_Information supplied_:

════

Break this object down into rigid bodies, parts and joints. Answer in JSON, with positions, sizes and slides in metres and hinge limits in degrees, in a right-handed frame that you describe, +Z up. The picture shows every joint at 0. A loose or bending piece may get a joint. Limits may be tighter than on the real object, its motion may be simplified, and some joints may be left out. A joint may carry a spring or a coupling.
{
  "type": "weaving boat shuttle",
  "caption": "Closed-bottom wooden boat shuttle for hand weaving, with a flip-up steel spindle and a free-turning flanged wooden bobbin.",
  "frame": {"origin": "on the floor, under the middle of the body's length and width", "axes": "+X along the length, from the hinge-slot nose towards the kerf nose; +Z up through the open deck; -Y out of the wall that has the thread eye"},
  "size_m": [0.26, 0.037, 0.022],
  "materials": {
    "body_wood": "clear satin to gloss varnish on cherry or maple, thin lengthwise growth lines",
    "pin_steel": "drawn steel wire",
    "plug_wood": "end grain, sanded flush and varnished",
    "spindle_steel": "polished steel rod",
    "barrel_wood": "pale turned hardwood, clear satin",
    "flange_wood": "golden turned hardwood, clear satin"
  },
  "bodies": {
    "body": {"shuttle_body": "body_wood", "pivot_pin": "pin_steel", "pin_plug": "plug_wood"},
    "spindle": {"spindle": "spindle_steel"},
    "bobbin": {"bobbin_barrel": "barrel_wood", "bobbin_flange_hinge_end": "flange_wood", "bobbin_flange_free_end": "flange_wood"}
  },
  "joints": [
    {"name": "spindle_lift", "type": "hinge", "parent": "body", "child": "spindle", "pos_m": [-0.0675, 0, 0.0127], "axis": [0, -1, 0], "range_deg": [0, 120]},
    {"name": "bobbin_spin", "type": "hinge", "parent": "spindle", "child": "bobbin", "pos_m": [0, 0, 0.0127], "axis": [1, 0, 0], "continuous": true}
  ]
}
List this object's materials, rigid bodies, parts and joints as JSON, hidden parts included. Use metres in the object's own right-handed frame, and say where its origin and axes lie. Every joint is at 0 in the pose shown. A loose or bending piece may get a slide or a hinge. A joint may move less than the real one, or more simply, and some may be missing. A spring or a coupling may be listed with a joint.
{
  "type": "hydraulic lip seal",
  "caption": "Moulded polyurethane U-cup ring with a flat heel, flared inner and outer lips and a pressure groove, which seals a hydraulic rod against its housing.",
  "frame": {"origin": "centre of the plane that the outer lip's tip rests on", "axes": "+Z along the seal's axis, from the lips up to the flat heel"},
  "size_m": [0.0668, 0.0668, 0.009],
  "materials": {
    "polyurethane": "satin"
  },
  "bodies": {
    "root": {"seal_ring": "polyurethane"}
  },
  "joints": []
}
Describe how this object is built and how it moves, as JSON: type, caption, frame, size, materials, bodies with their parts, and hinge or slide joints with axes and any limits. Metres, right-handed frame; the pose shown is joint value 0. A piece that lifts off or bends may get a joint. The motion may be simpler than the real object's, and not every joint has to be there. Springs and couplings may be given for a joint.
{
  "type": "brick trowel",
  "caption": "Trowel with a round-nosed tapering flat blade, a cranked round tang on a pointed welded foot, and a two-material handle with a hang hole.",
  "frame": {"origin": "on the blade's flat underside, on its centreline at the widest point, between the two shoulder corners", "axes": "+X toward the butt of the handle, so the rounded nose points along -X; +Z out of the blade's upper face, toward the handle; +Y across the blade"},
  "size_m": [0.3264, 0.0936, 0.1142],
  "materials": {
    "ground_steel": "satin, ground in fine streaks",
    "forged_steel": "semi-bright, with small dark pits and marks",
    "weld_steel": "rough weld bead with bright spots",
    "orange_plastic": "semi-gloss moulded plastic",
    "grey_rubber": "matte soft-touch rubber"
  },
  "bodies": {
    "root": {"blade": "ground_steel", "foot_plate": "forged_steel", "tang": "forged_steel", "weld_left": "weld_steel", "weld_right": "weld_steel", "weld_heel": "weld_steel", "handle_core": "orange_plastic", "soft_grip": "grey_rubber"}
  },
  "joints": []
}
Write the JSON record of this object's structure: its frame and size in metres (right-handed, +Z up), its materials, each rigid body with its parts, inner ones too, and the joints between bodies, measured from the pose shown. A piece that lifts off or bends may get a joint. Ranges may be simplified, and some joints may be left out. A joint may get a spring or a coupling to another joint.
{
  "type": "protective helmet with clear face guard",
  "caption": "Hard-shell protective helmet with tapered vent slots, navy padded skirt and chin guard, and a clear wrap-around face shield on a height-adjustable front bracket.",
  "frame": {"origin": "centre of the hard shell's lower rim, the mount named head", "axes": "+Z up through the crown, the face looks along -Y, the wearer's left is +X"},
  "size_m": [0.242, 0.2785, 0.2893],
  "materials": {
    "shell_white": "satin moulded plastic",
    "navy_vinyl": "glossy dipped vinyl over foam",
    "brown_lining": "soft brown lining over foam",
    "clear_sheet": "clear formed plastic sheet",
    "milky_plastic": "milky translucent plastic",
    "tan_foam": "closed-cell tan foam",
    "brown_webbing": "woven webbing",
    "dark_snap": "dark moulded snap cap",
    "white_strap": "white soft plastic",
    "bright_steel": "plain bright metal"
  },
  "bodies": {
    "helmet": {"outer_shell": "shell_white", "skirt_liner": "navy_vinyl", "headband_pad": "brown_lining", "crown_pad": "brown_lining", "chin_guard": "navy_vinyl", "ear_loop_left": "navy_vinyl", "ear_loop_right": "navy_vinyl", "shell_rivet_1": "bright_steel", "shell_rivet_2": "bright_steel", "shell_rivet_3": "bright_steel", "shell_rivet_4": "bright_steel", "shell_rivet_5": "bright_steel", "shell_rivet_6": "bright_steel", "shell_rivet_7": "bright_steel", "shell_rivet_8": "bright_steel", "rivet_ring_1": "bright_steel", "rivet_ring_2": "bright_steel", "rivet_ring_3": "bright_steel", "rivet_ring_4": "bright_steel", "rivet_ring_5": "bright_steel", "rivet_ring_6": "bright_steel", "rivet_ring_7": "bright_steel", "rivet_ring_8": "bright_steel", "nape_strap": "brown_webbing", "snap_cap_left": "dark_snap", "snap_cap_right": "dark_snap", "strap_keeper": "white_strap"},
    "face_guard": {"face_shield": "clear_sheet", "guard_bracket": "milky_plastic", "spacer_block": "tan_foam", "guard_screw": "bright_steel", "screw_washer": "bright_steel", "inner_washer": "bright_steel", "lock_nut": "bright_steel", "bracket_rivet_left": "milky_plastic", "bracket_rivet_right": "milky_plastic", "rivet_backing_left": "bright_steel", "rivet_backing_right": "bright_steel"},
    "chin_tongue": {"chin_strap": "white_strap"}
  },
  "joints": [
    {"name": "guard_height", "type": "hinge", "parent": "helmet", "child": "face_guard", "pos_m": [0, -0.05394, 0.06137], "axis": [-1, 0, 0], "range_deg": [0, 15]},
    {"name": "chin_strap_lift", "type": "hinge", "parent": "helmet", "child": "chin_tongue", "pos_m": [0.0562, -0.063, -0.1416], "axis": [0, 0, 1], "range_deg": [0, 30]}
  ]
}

════

_What to produce_: Pull out each record as written and restate it exactly.

_Result of the task_:
Break this object down into rigid bodies, parts and joints. Answer in JSON, with positions, sizes and slides in metres and hinge limits in degrees, in a right-handed frame that you describe, +Z up. The picture shows every joint at 0. A loose or bending piece may get a joint. Limits may be tighter than on the real object, its motion may be simplified, and some joints may be left out. A joint may carry a spring or a coupling.
{
  "type": "weaving boat shuttle",
  "caption": "Closed-bottom wooden boat shuttle for hand weaving, with a flip-up steel spindle and a free-turning flanged wooden bobbin.",
  "frame": {"origin": "on the floor, under the middle of the body's length and width", "axes": "+X along the length, from the hinge-slot nose towards the kerf nose; +Z up through the open deck; -Y out of the wall that has the thread eye"},
  "size_m": [0.26, 0.037, 0.022],
  "materials": {
    "body_wood": "clear satin to gloss varnish on cherry or maple, thin lengthwise growth lines",
    "pin_steel": "drawn steel wire",
    "plug_wood": "end grain, sanded flush and varnished",
    "spindle_steel": "polished steel rod",
    "barrel_wood": "pale turned hardwood, clear satin",
    "flange_wood": "golden turned hardwood, clear satin"
  },
  "bodies": {
    "body": {"shuttle_body": "body_wood", "pivot_pin": "pin_steel", "pin_plug": "plug_wood"},
    "spindle": {"spindle": "spindle_steel"},
    "bobbin": {"bobbin_barrel": "barrel_wood", "bobbin_flange_hinge_end": "flange_wood", "bobbin_flange_free_end": "flange_wood"}
  },
  "joints": [
    {"name": "spindle_lift", "type": "hinge", "parent": "body", "child": "spindle", "pos_m": [-0.0675, 0, 0.0127], "axis": [0, -1, 0], "range_deg": [0, 120]},
    {"name": "bobbin_spin", "type": "hinge", "parent": "spindle", "child": "bobbin", "pos_m": [0, 0, 0.0127], "axis": [1, 0, 0], "continuous": true}
  ]
}
List this object's materials, rigid bodies, parts and joints as JSON, hidden parts included. Use metres in the object's own right-handed frame, and say where its origin and axes lie. Every joint is at 0 in the pose shown. A loose or bending piece may get a slide or a hinge. A joint may move less than the real one, or more simply, and some may be missing. A spring or a coupling may be listed with a joint.
{
  "type": "hydraulic lip seal",
  "caption": "Moulded polyurethane U-cup ring with a flat heel, flared inner and outer lips and a pressure groove, which seals a hydraulic rod against its housing.",
  "frame": {"origin": "centre of the plane that the outer lip's tip rests on", "axes": "+Z along the seal's axis, from the lips up to the flat heel"},
  "size_m": [0.0668, 0.0668, 0.009],
  "materials": {
    "polyurethane": "satin"
  },
  "bodies": {
    "root": {"seal_ring": "polyurethane"}
  },
  "joints": []
}
Describe how this object is built and how it moves, as JSON: type, caption, frame, size, materials, bodies with their parts, and hinge or slide joints with axes and any limits. Metres, right-handed frame; the pose shown is joint value 0. A piece that lifts off or bends may get a joint. The motion may be simpler than the real object's, and not every joint has to be there. Springs and couplings may be given for a joint.
{
  "type": "brick trowel",
  "caption": "Trowel with a round-nosed tapering flat blade, a cranked round tang on a pointed welded foot, and a two-material handle with a hang hole.",
  "frame": {"origin": "on the blade's flat underside, on its centreline at the widest point, between the two shoulder corners", "axes": "+X toward the butt of the handle, so the rounded nose points along -X; +Z out of the blade's upper face, toward the handle; +Y across the blade"},
  "size_m": [0.3264, 0.0936, 0.1142],
  "materials": {
    "ground_steel": "satin, ground in fine streaks",
    "forged_steel": "semi-bright, with small dark pits and marks",
    "weld_steel": "rough weld bead with bright spots",
    "orange_plastic": "semi-gloss moulded plastic",
    "grey_rubber": "matte soft-touch rubber"
  },
  "bodies": {
    "root": {"blade": "ground_steel", "foot_plate": "forged_steel", "tang": "forged_steel", "weld_left": "weld_steel", "weld_right": "weld_steel", "weld_heel": "weld_steel", "handle_core": "orange_plastic", "soft_grip": "grey_rubber"}
  },
  "joints": []
}
Write the JSON record of this object's structure: its frame and size in metres (right-handed, +Z up), its materials, each rigid body with its parts, inner ones too, and the joints between bodies, measured from the pose shown. A piece that lifts off or bends may get a joint. Ranges may be simplified, and some joints may be left out. A joint may get a spring or a coupling to another joint.
{
  "type": "protective helmet with clear face guard",
  "caption": "Hard-shell protective helmet with tapered vent slots, navy padded skirt and chin guard, and a clear wrap-around face shield on a height-adjustable front bracket.",
  "frame": {"origin": "centre of the hard shell's lower rim, the mount named head", "axes": "+Z up through the crown, the face looks along -Y, the wearer's left is +X"},
  "size_m": [0.242, 0.2785, 0.2893],
  "materials": {
    "shell_white": "satin moulded plastic",
    "navy_vinyl": "glossy dipped vinyl over foam",
    "brown_lining": "soft brown lining over foam",
    "clear_sheet": "clear formed plastic sheet",
    "milky_plastic": "milky translucent plastic",
    "tan_foam": "closed-cell tan foam",
    "brown_webbing": "woven webbing",
    "dark_snap": "dark moulded snap cap",
    "white_strap": "white soft plastic",
    "bright_steel": "plain bright metal"
  },
  "bodies": {
    "helmet": {"outer_shell": "shell_white", "skirt_liner": "navy_vinyl", "headband_pad": "brown_lining", "crown_pad": "brown_lining", "chin_guard": "navy_vinyl", "ear_loop_left": "navy_vinyl", "ear_loop_right": "navy_vinyl", "shell_rivet_1": "bright_steel", "shell_rivet_2": "bright_steel", "shell_rivet_3": "bright_steel", "shell_rivet_4": "bright_steel", "shell_rivet_5": "bright_steel", "shell_rivet_6": "bright_steel", "shell_rivet_7": "bright_steel", "shell_rivet_8": "bright_steel", "rivet_ring_1": "bright_steel", "rivet_ring_2": "bright_steel", "rivet_ring_3": "bright_steel", "rivet_ring_4": "bright_steel", "rivet_ring_5": "bright_steel", "rivet_ring_6": "bright_steel", "rivet_ring_7": "bright_steel", "rivet_ring_8": "bright_steel", "nape_strap": "brown_webbing", "snap_cap_left": "dark_snap", "snap_cap_right": "dark_snap", "strap_keeper": "white_strap"},
    "face_guard": {"face_shield": "clear_sheet", "guard_bracket": "milky_plastic", "spacer_block": "tan_foam", "guard_screw": "bright_steel", "screw_washer": "bright_steel", "inner_washer": "bright_steel", "lock_nut": "bright_steel", "bracket_rivet_left": "milky_plastic", "bracket_rivet_right": "milky_plastic", "rivet_backing_left": "bright_steel", "rivet_backing_right": "bright_steel"},
    "chin_tongue": {"chin_strap": "white_strap"}
  },
  "joints": [
    {"name": "guard_height", "type": "hinge", "parent": "helmet", "child": "face_guard", "pos_m": [0, -0.05394, 0.06137], "axis": [-1, 0, 0], "range_deg": [0, 15]},
    {"name": "chin_strap_lift", "type": "hinge", "parent": "helmet", "child": "chin_tongue", "pos_m": [0.0562, -0.063, -0.1416], "axis": [0, 0, 1], "range_deg": [0, 30]}
  ]
}